TEHRAN – The chairman of Iraq’s Popular Mobilization Units (PMU), also known as Hashd al-Sha’abi, said the anti-terror resistance group will oversee the security of Arbaeen processions underway in the Arab country.
Speaking at a press conference on Tuesday, Falih al-Fayyadh stressed that despite all challenges caused by the coronavirus pandemic, Hashd al-Sha’abi has managed to provide security for Arbaeen processions.
Hashd al-Shaabi forces are involved in many security and support programs to safeguard the rituals, al-Forat news agency quoted Fayyadh as saying, according to Press TV.
Arbaeen marks the 40th day after the anniversary of the martyrdom of Imam Hussein (AS), the third Shiite imam, along with 72 of his companions in the Battle of Karbala, in southern Iraq, in 680 AD after fighting courageously for justice against the much larger army of the Umayyad caliph, Yazid I.
Each year, Millions of Muslim mourners set off on a symbolic 80-kilometer walk that begins from Najaf, where Imam Hossein’s father Imam Ali (AS) is buried, to the holy city of Karbala, where Imam Hussein’s shrine is located.

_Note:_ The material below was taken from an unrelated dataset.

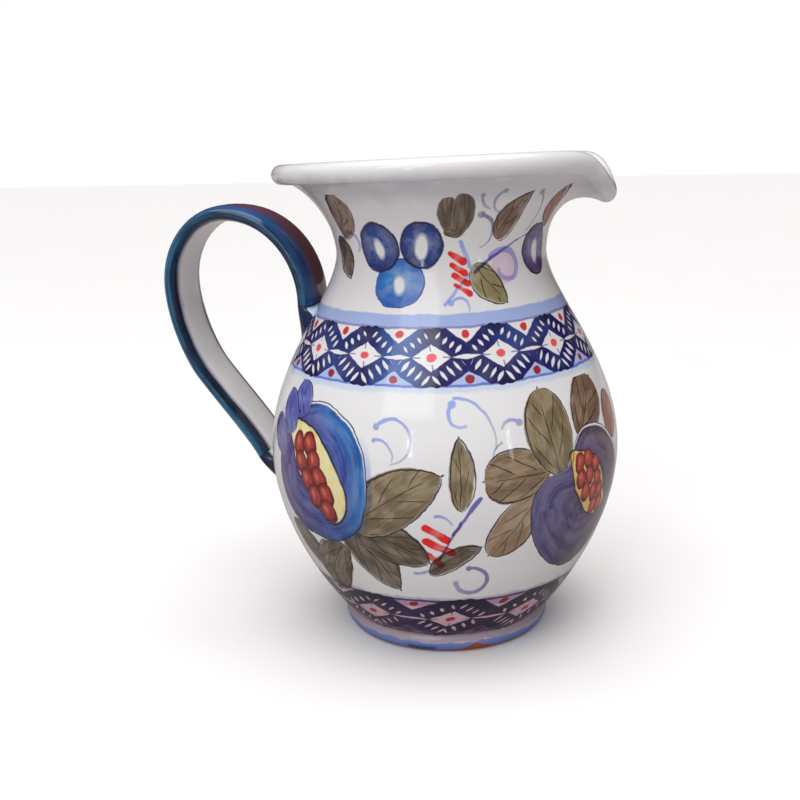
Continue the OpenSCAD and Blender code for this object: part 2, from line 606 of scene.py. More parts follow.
def motif(name, labels):
    """Makes a node group of a function of wires. labels names the function's arguments in order."""

    def wrap(build):
        sockets = labels.split()
        tree = bpy.data.node_groups.new(name, "ShaderNodeTree")
        for label in sockets:
            tree.interface.new_socket(label, in_out="INPUT", socket_type=socket_kind(label))
        tree.interface.new_socket("canvas", in_out="OUTPUT", socket_type="NodeSocketColor")
        start = tree.nodes.new("NodeGroupInput")
        result = build(**{label: Wire(tree, start.outputs[label]) for label in sockets})
        end = tree.nodes.new("NodeGroupOutput")
        plug(end.inputs["canvas"], result)
        return tree

    return wrap


# ---------------------------------------------------------------- pigments

# the white glaze: the display value it shows as, and the reflectance it has
GLAZE_SHOWN = 0.83
GLAZE_WHITE = 0.8
WHITE = (GLAZE_WHITE, GLAZE_WHITE, GLAZE_WHITE, 1.0)
GLAZE_COOL = (GLAZE_WHITE, GLAZE_WHITE, GLAZE_WHITE * 1.005, 1.0)
GLAZE_DULL = (GLAZE_WHITE * 0.955, GLAZE_WHITE * 0.955, GLAZE_WHITE * 0.985, 1.0)


def linear(v):
    """A display value as light."""
    return v / 12.92 if v <= 0.04045 else ((v + 0.055) / 1.055) ** 2.4


def pigment(r, g, b):
    """A wash that shows as this display colour where it lies on white glaze."""
    white = linear(GLAZE_SHOWN)
    return (*(min(1.0, linear(v) / white) for v in (r, g, b)), 1.0)


def opaque(r, g, b):
    """Paint that hides what is beneath, and shows as this display colour."""
    return (*(GLAZE_WHITE * share for share in pigment(r, g, b)[:3]), 1.0)


def wiped(canvas, share):
    """The canvas, bare to the white glaze where share is 1."""
    return mix_colours(canvas, WHITE, share)


def plain(r, g, b):
    """A display colour of its own, not a wash."""
    return (linear(r), linear(g), linear(b), 1.0)


OLIVE = pigment(0.48, 0.42, 0.29)
OLIVE_DARK = pigment(0.36, 0.3, 0.2)
BROWN = pigment(0.48, 0.37, 0.28)
RUST = pigment(0.55, 0.3, 0.17)
TULIP = pigment(0.38, 0.31, 0.23)
INK = pigment(0.1, 0.08, 0.25)
NAVY = pigment(0.06, 0.04, 0.33)
PERIWINKLE = pigment(0.55, 0.62, 0.84)
LAVENDER = pigment(0.58, 0.58, 0.78)
GREY = pigment(0.6, 0.6, 0.65)
VIOLET = pigment(0.4, 0.36, 0.62)
SPIRAL = pigment(0.5, 0.44, 0.62)
RED = pigment(0.82, 0.1, 0.1)
SEED_RED = opaque(0.6, 0.2, 0.18)
SEED_DARK = opaque(0.34, 0.05, 0.08)
SEED_GLINT = opaque(0.8, 0.48, 0.44)
SEED_BRIGHT = opaque(0.68, 0.25, 0.18)
BERRY = pigment(0.1, 0.24, 0.54)
BERRY_DARK = pigment(0.12, 0.28, 0.5)
BERRY_LIGHT = pigment(0.12, 0.44, 0.71)
PETAL = pigment(0.36, 0.4, 0.68)


# ---------------------------------------------------------------- motifs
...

Accommodating the pilgrims along the road, as well as in both Najaf and Karbala, are thousands of make-shift tents, also known as mawkibs, that provide a wide range of services from votive food to medical care.
This year, however, foreign pilgrims have been barred from visiting Iraq due to the coronavirus outbreak and the Arbaeen march will be held with the participation of local Iraqis only.
Elsewhere in his remarks, Fayyadh said the Arbaeen pilgrimage has united the Iraqi people and Hashd al-Shaabi, adding that the pro-government group will help the nation solve its problems.
“We promise Iraq’s religious authority and people that Hashd al-Shaabi will remain the guardian of Iraqi sovereignty and beyond all disputes,” he noted.
Hashd al-Shaabi is a government-sponsored umbrella organization composed of around 40 factions of volunteer counter-terrorism forces, including mostly Shiite Muslims besides Sunni Muslims, Christians and Kurds.
Its formation goes back to the summer of 2014, shortly after Daesh, the world’s most notorious terror group, showed its face and managed to occupy swathes of territory in Iraq.
Hashd al-Shaabi’s efficient role in Daesh’s defeat turned the force into a permanent and broadly-popular feature of Iraq’s social, political and security landscapes, despite attempts by the US and its allies to depict the group’s mission as sectarian in nature.
In November 2016, the Iraqi parliament recognized Hashd al-Shaabi as an official force with similar rights as those of the regular army, therefore legally establishing it as part of the National Armed Forces.